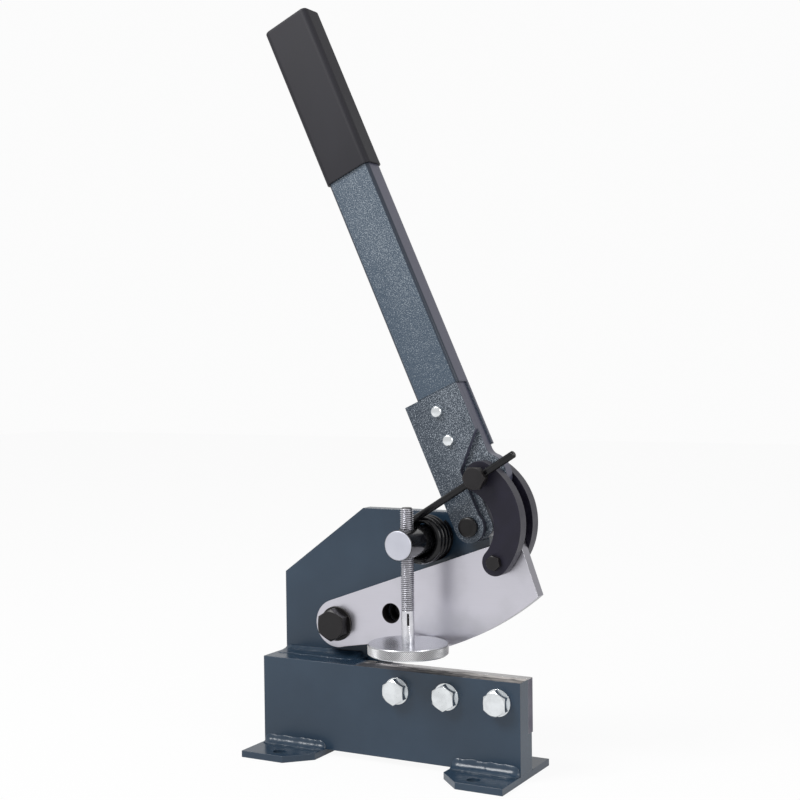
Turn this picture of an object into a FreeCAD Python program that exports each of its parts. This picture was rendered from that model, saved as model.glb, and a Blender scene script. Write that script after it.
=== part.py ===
# Hand lever shear for the bench: a base bar on two feet with a fixed lower blade, an upper
# frame plate behind it, an upper blade that swings on the plate, and a long handle that
# drives the blade through a pair of curved links.
#
# Millimetres. X runs to the right along the base, Y away from the person who pulls the
# handle, Z up. The origin is on the bench, in the middle of the four foot holes.

import FreeCAD, Part
import math
import os
import Sketcher

doc = FreeCAD.newDocument("hand_lever_shear")

# Driving sizes
SIZES = {
    # base
    "base_length": 220,
    "base_top": 72.5,
    "bar_thick": 20.4,
    "foot_thick": 5,
    "foot_width": 55,
    "foot_depth": 84,
    "foot_corner": 18,
    "foot_hole_dia": 10,
    "foot_hole_inset": 27.5,
    "foot_hole_spacing_y": 62,
    # upper frame plate and the spacer that carries it
    "spacer_to_blade": 17,
    "plate_thick": 11,
    "plate_bottom": 28,
    "plate_left_height": 135,
    "plate_over_lever_pin": 8.8,
    "plate_beyond_lever_pin": 9.5,
    "plate_slope_run": 73,
    "plate_nose_height": 39,
    "plate_nose_radius": 8,
    "throat_drop": 0.3,
    "throat_radius": 12,
    # lower blade and its bolts
    "lower_blade_length": 128,
    "lower_blade_height": 40,
    "lower_blade_thick": 8,
    "lower_blade_stand_out": 2,
    "blade_bolt_drop": 15.5,
    "blade_bolt_inset": 17,
    "blade_bolt_pitch": 41.5,
    "blade_bolt_dia": 10,
    "blade_bolt_flats": 17,
    "blade_bolt_head": 6.4,
    "blade_bolt_short": 1,
    "washer_dia": 20,
    "washer_thick": 2,
    # upper blade and its pivot
    "shear_gap": 0.1,
    "blade_thick": 10,
    "plate_gap": 0.5,
    "pivot_from_left": 54,
    "pivot_over_base": 26,
    "pivot_bolt_dia": 14,
    "pivot_bolt_flats": 22,
    "pivot_bolt_head": 9,
    "pivot_washer_dia": 27,
    "pivot_washer_thick": 1.5,
    "pivot_nut_height": 9,
    "blade_rise": 19.8,
    "blade_end_radius": 18.7,
    "blade_reach": 172,
    "blade_tip_drop": 26.9,
    "blade_heel_along": 29,
    "blade_heel_drop": 34.4,
    "blade_step_along": 5.4,
    "blade_shoulder_drop": 23,
    "blade_edge_radius": 234,
    "round_hole_along": 49.7,
    "round_hole_drop": 5.5,
    "round_hole_dia": 15,
    "link_pin_inset": 19.3,
    "link_pin_rise": 6.15,
    "slot_length": 9.7,
    "slot_lean": 17.7,
    "slot_width": 7.4,
    # handle
    "lever_pin_before_link_pin": 23.589,
    "toe_gap": 0.935,
    "lever_lean": 24.2,
    "lever_pin_dia": 10,
    "lever_pin_head_dia": 15,
    "lever_pin_head": 3.5,
    "lever_nut_flats": 17,
    "lever_nut_height": 8,
    "lever_end_radius": 12,
    "lever_plate_top": 101.5,
    "lever_plate_right": 35.5,
    "cheek_thick": 4.6,
    "cheek_notch_top": 64.2,
    "cheek_notch_low": 40.7,
    "cheek_strip_right": 10.9,
    "link_pin_across": 26.4,
    "link_pin_up": 29.4,
    "lobe_radius": 17,
    "lobe_fillet": 8,
    "plate_toe_right": 16.7,
    "plate_toe_radius": 9,
    "rivet_across": 12,
    "rivet_upper": 88,
    "rivet_lower": 64.6,
    "rivet_dia": 6,
    "rivet_head_dia": 9,
    "rivet_head": 3.5,
    "tube_width": 38,
    "tube_depth": 20,
    "tube_wall": 2,
    "tube_corner": 3,
    "tube_left": -1.2,
    "tube_lower_end": 51,
    "tube_upper_end": 418.5,
    "grip_wall": 1.6,
    "grip_length": 136,
    "grip_top_wall": 2.5,
    "grip_edge": 2,
    # links and their pins
    "link_thick": 10,
    "link_side_gap": 1.1,
    "link_upper_radius": 12,
    "link_lower_radius": 10,
    "link_outer_bulge": 26.48,
    "link_inner_bulge": 4.95,
    "link_bolt_dia": 6,
    "link_bolt_flats": 10,
    "link_bolt_head": 4,
    "link_nut_height": 5,
    "eye_bolt_dia": 10,
    "eye_flats": 16,
    "eye_head": 4,
    "eye_collar_dia": 14,
    "eye_collar": 7,
    "eye_hole_dia": 6.5,
    "eye_nut_flats": 17,
    "eye_nut_height": 8,
    # hold-down and return spring
    "hold_bar_before_lever_pin": 37,
    "coil_over_blade": 2.52,
    "hold_bar_dia": 22.6,
    "hold_bar_reach": 57.4,
    "hold_spigot_dia": 16,
    "hold_screw_inset": 14.4,
    "hold_screw_dia": 10,
    "hold_screw_over_bar": 9.8,
    "hold_shank_dia": 9.4,
    "shank_slot_width": 1.6,
    "shank_slot_height": 9,
    "shank_slot_depth": 2,
    "shank_slot_drop": 1.5,
    "hold_thread_over_foot": 24,
    "hold_foot_dia": 60,
    "hold_foot_thick": 8,
    "hold_foot_over_base": 15.5,
    "wire_dia": 5.5,
    "coil_radius": 15.3,
    "coil_pitch": 5.8,
    "coil_turns": 3.8,
    "coil_gap": 0.3,
    "spring_arm_length": 102,
    # clearances and edge breaks
    "running_gap": 0.05,
    "bolt_gap": 0.05,
    "side_gap": 0.1,
    "bolt_end": 2,
    "edge_break": 1,
}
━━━
AIM: Return the lines above exactly, keeping every word.

WRITTEN ANSWER:
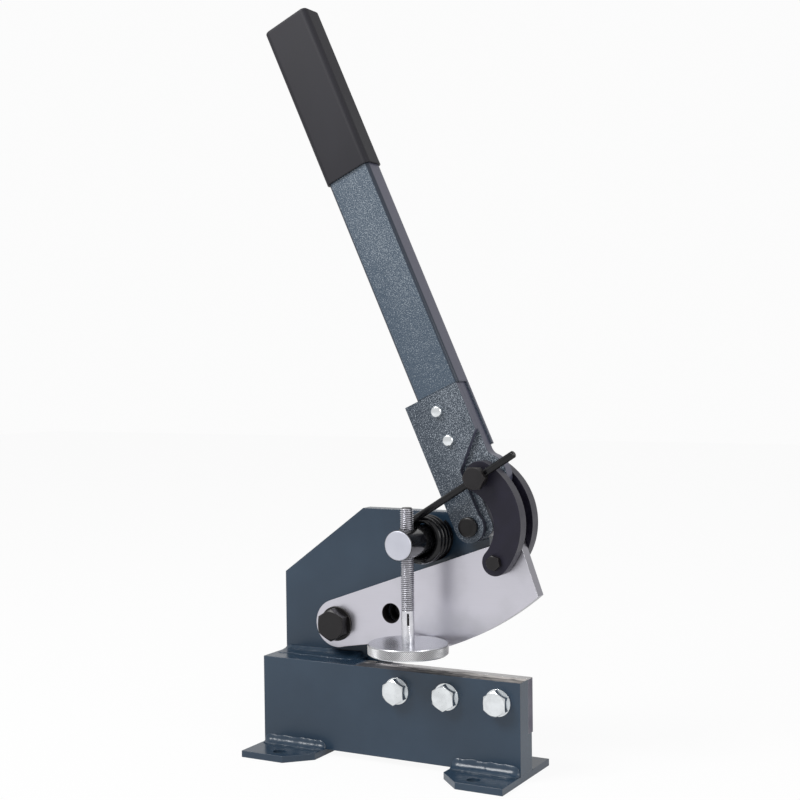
Turn this picture of an object into a FreeCAD Python program that exports each of its parts. This picture was rendered from that model, saved as model.glb, and a Blender scene script. Write that script after it.
=== part.py ===
# Hand lever shear for the bench: a base bar on two feet with a fixed lower blade, an upper
# frame plate behind it, an upper blade that swings on the plate, and a long handle that
# drives the blade through a pair of curved links.
#
# Millimetres. X runs to the right along the base, Y away from the person who pulls the
# handle, Z up. The origin is on the bench, in the middle of the four foot holes.

import FreeCAD, Part
import math
import os
import Sketcher

doc = FreeCAD.newDocument("hand_lever_shear")

# Driving sizes
SIZES = {
    # base
    "base_length": 220,
    "base_top": 72.5,
    "bar_thick": 20.4,
    "foot_thick": 5,
    "foot_width": 55,
    "foot_depth": 84,
    "foot_corner": 18,
    "foot_hole_dia": 10,
    "foot_hole_inset": 27.5,
    "foot_hole_spacing_y": 62,
    # upper frame plate and the spacer that carries it
    "spacer_to_blade": 17,
    "plate_thick": 11,
    "plate_bottom": 28,
    "plate_left_height": 135,
    "plate_over_lever_pin": 8.8,
    "plate_beyond_lever_pin": 9.5,
    "plate_slope_run": 73,
    "plate_nose_height": 39,
    "plate_nose_radius": 8,
    "throat_drop": 0.3,
    "throat_radius": 12,
    # lower blade and its bolts
    "lower_blade_length": 128,
    "lower_blade_height": 40,
    "lower_blade_thick": 8,
    "lower_blade_stand_out": 2,
    "blade_bolt_drop": 15.5,
    "blade_bolt_inset": 17,
    "blade_bolt_pitch": 41.5,
    "blade_bolt_dia": 10,
    "blade_bolt_flats": 17,
    "blade_bolt_head": 6.4,
    "blade_bolt_short": 1,
    "washer_dia": 20,
    "washer_thick": 2,
    # upper blade and its pivot
    "shear_gap": 0.1,
    "blade_thick": 10,
    "plate_gap": 0.5,
    "pivot_from_left": 54,
    "pivot_over_base": 26,
    "pivot_bolt_dia": 14,
    "pivot_bolt_flats": 22,
    "pivot_bolt_head": 9,
    "pivot_washer_dia": 27,
    "pivot_washer_thick": 1.5,
    "pivot_nut_height": 9,
    "blade_rise": 19.8,
    "blade_end_radius": 18.7,
    "blade_reach": 172,
    "blade_tip_drop": 26.9,
    "blade_heel_along": 29,
    "blade_heel_drop": 34.4,
    "blade_step_along": 5.4,
    "blade_shoulder_drop": 23,
    "blade_edge_radius": 234,
    "round_hole_along": 49.7,
    "round_hole_drop": 5.5,
    "round_hole_dia": 15,
    "link_pin_inset": 19.3,
    "link_pin_rise": 6.15,
    "slot_length": 9.7,
    "slot_lean": 17.7,
    "slot_width": 7.4,
    # handle
    "lever_pin_before_link_pin": 23.589,
    "toe_gap": 0.935,
    "lever_lean": 24.2,
    "lever_pin_dia": 10,
    "lever_pin_head_dia": 15,
    "lever_pin_head": 3.5,
    "lever_nut_flats": 17,
    "lever_nut_height": 8,
    "lever_end_radius": 12,
    "lever_plate_top": 101.5,
    "lever_plate_right": 35.5,
    "cheek_thick": 4.6,
    "cheek_notch_top": 64.2,
    "cheek_notch_low": 40.7,
    "cheek_strip_right": 10.9,
    "link_pin_across": 26.4,
    "link_pin_up": 29.4,
    "lobe_radius": 17,
    "lobe_fillet": 8,
    "plate_toe_right": 16.7,
    "plate_toe_radius": 9,
    "rivet_across": 12,
    "rivet_upper": 88,
    "rivet_lower": 64.6,
    "rivet_dia": 6,
    "rivet_head_dia": 9,
    "rivet_head": 3.5,
    "tube_width": 38,
    "tube_depth": 20,
    "tube_wall": 2,
    "tube_corner": 3,
    "tube_left": -1.2,
    "tube_lower_end": 51,
    "tube_upper_end": 418.5,
    "grip_wall": 1.6,
    "grip_length": 136,
    "grip_top_wall": 2.5,
    "grip_edge": 2,
    # links and their pins
    "link_thick": 10,
    "link_side_gap": 1.1,
    "link_upper_radius": 12,
    "link_lower_radius": 10,
    "link_outer_bulge": 26.48,
    "link_inner_bulge": 4.95,
    "link_bolt_dia": 6,
    "link_bolt_flats": 10,
    "link_bolt_head": 4,
    "link_nut_height": 5,
    "eye_bolt_dia": 10,
    "eye_flats": 16,
    "eye_head": 4,
    "eye_collar_dia": 14,
    "eye_collar": 7,
    "eye_hole_dia": 6.5,
    "eye_nut_flats": 17,
    "eye_nut_height": 8,
    # hold-down and return spring
    "hold_bar_before_lever_pin": 37,
    "coil_over_blade": 2.52,
    "hold_bar_dia": 22.6,
    "hold_bar_reach": 57.4,
    "hold_spigot_dia": 16,
    "hold_screw_inset": 14.4,
    "hold_screw_dia": 10,
    "hold_screw_over_bar": 9.8,
    "hold_shank_dia": 9.4,
    "shank_slot_width": 1.6,
    "shank_slot_height": 9,
    "shank_slot_depth": 2,
    "shank_slot_drop": 1.5,
    "hold_thread_over_foot": 24,
    "hold_foot_dia": 60,
    "hold_foot_thick": 8,
    "hold_foot_over_base": 15.5,
    "wire_dia": 5.5,
    "coil_radius": 15.3,
    "coil_pitch": 5.8,
    "coil_turns": 3.8,
    "coil_gap": 0.3,
    "spring_arm_length": 102,
    # clearances and edge breaks
    "running_gap": 0.05,
    "bolt_gap": 0.05,
    "side_gap": 0.1,
    "bolt_end": 2,
    "edge_break": 1,
}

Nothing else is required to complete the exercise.